* _DATA EXTRACT_:
** BEGIN **
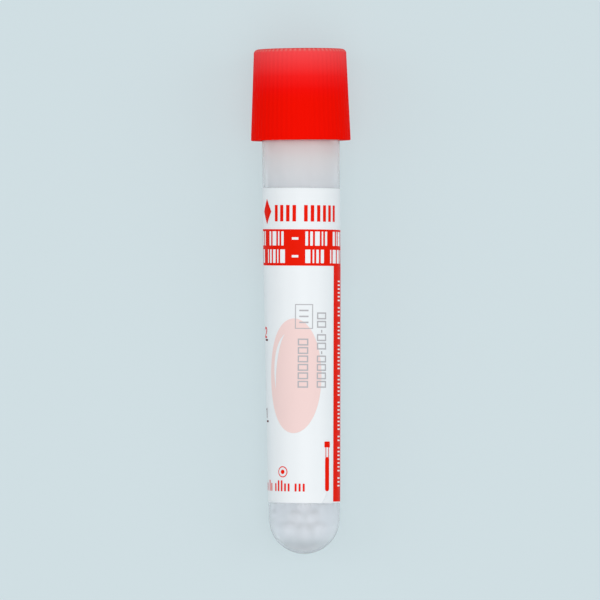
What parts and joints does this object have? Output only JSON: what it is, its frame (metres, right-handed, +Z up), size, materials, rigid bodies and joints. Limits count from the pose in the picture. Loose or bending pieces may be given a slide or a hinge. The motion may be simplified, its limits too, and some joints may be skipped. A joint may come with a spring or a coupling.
{
  "type": "blood collection tube",
  "caption": "Round-ended plastic blood collection tube with a ribbed push-on cap, a wrap-round label and loose beads in the end, lying on its side.",
  "frame": {"origin": "centre of the whole object's footprint, on the surface that the tube lies on", "axes": "+X from the round end to the cap, +Y across the tube, +Z up; the tube's own axis rises 2.17 degrees towards the cap"},
  "size_m": [0.077, 0.0152, 0.0152],
  "materials": {
    "tube_plastic": "frosted translucent moulded plastic",
    "cap_plastic": "satin moulded plastic",
    "label_film": "satin printed film",
    "bead_plastic": "matt white plastic"
  },
  "bodies": {
    "tube": {"tube": "tube_plastic", "label": "label_film", "beads": "bead_plastic"},
    "cap": {"cap": "cap_plastic"}
  },
  "joints": [
    {"name": "cap_pull", "type": "slide", "parent": "tube", "child": "cap", "axis": [0.9993, 0, 0.0379], "range_m": [0, 0.04]}
  ]
}
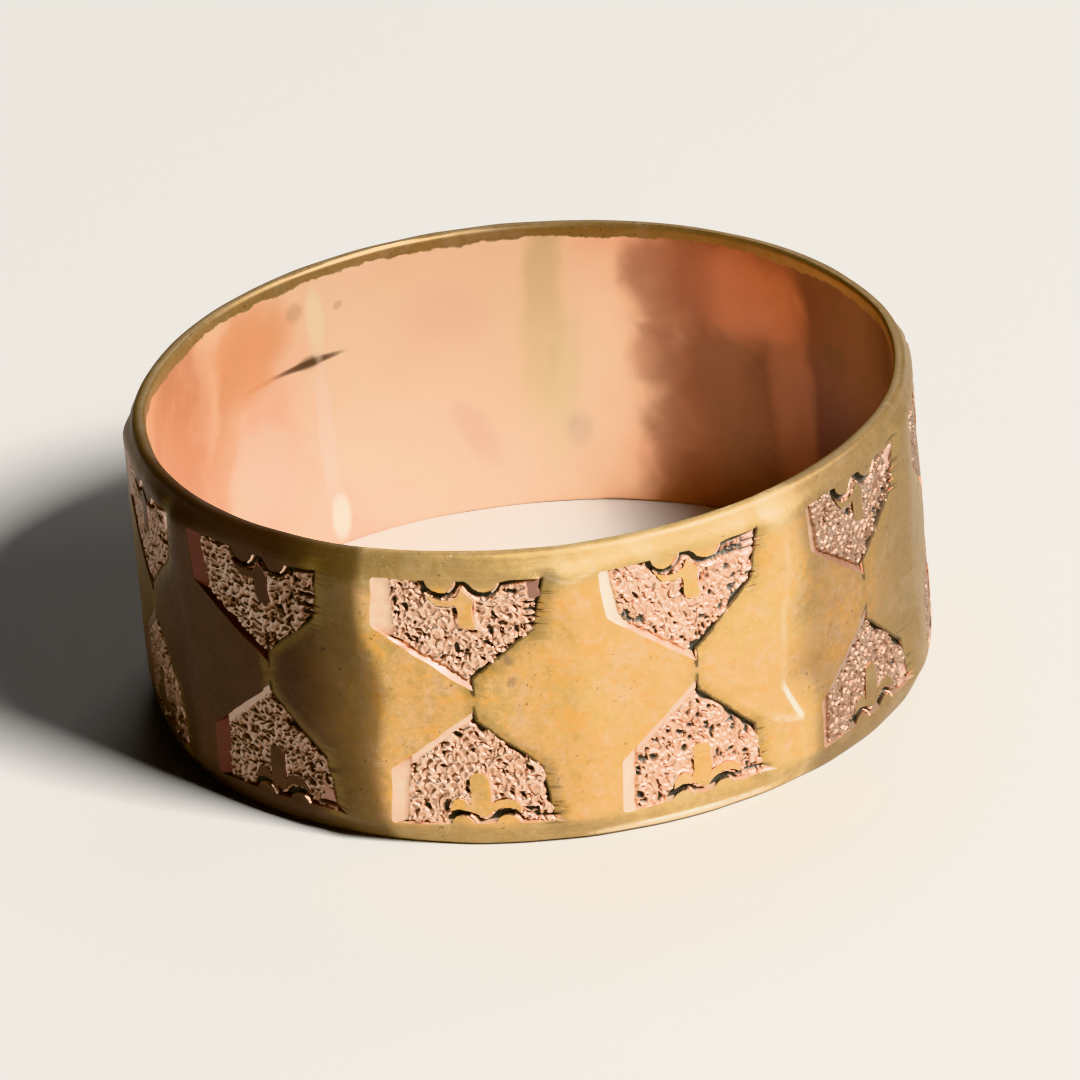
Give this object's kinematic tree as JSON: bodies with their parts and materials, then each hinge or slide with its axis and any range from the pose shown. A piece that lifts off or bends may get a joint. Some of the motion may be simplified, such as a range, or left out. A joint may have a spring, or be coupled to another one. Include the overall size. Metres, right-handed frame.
** END **
* _WHAT IS REQUIRED_: Repeat each record in full; every line must match exactly.

* _TASK SOLUTION_:
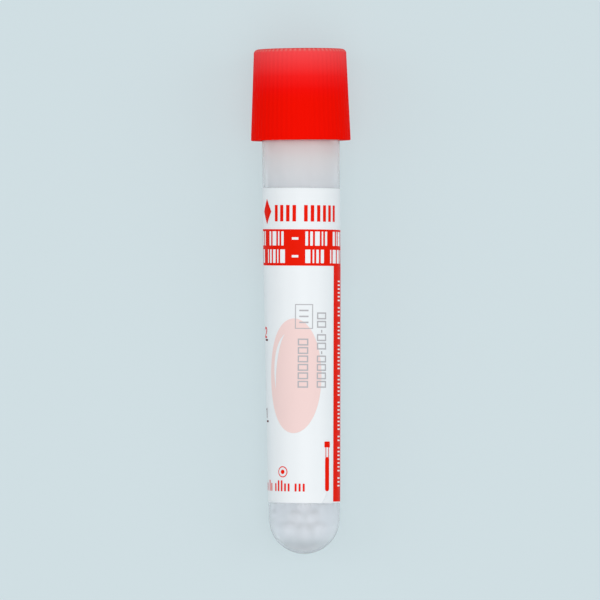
What parts and joints does this object have? Output only JSON: what it is, its frame (metres, right-handed, +Z up), size, materials, rigid bodies and joints. Limits count from the pose in the picture. Loose or bending pieces may be given a slide or a hinge. The motion may be simplified, its limits too, and some joints may be skipped. A joint may come with a spring or a coupling.
{
  "type": "blood collection tube",
  "caption": "Round-ended plastic blood collection tube with a ribbed push-on cap, a wrap-round label and loose beads in the end, lying on its side.",
  "frame": {"origin": "centre of the whole object's footprint, on the surface that the tube lies on", "axes": "+X from the round end to the cap, +Y across the tube, +Z up; the tube's own axis rises 2.17 degrees towards the cap"},
  "size_m": [0.077, 0.0152, 0.0152],
  "materials": {
    "tube_plastic": "frosted translucent moulded plastic",
    "cap_plastic": "satin moulded plastic",
    "label_film": "satin printed film",
    "bead_plastic": "matt white plastic"
  },
  "bodies": {
    "tube": {"tube": "tube_plastic", "label": "label_film", "beads": "bead_plastic"},
    "cap": {"cap": "cap_plastic"}
  },
  "joints": [
    {"name": "cap_pull", "type": "slide", "parent": "tube", "child": "cap", "axis": [0.9993, 0, 0.0379], "range_m": [0, 0.04]}
  ]
}
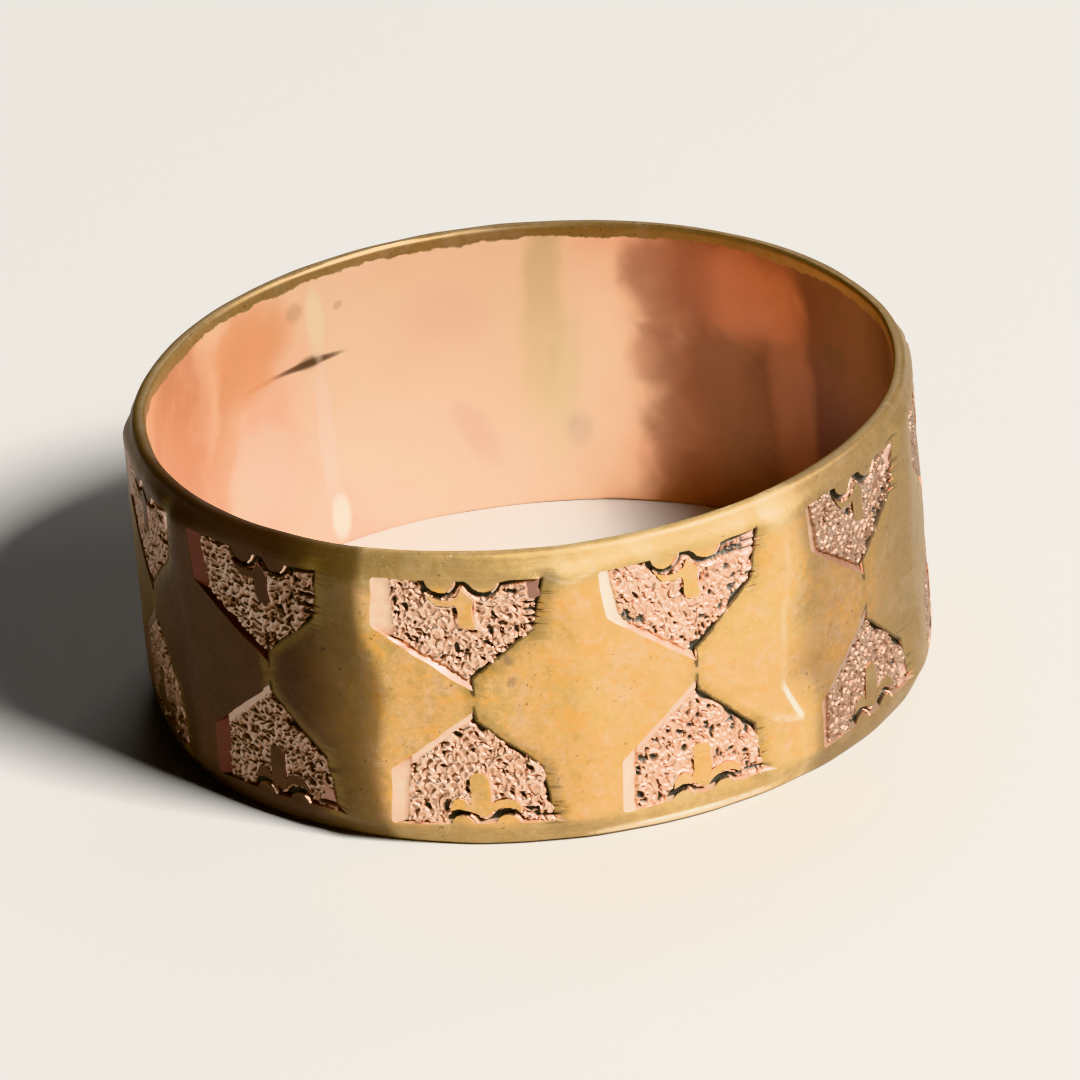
Give this object's kinematic tree as JSON: bodies with their parts and materials, then each hinge or slide with its axis and any range from the pose shown. A piece that lifts off or bends may get a joint. Some of the motion may be simplified, such as a range, or left out. A joint may have a spring, or be coupled to another one. Include the overall size. Metres, right-handed frame.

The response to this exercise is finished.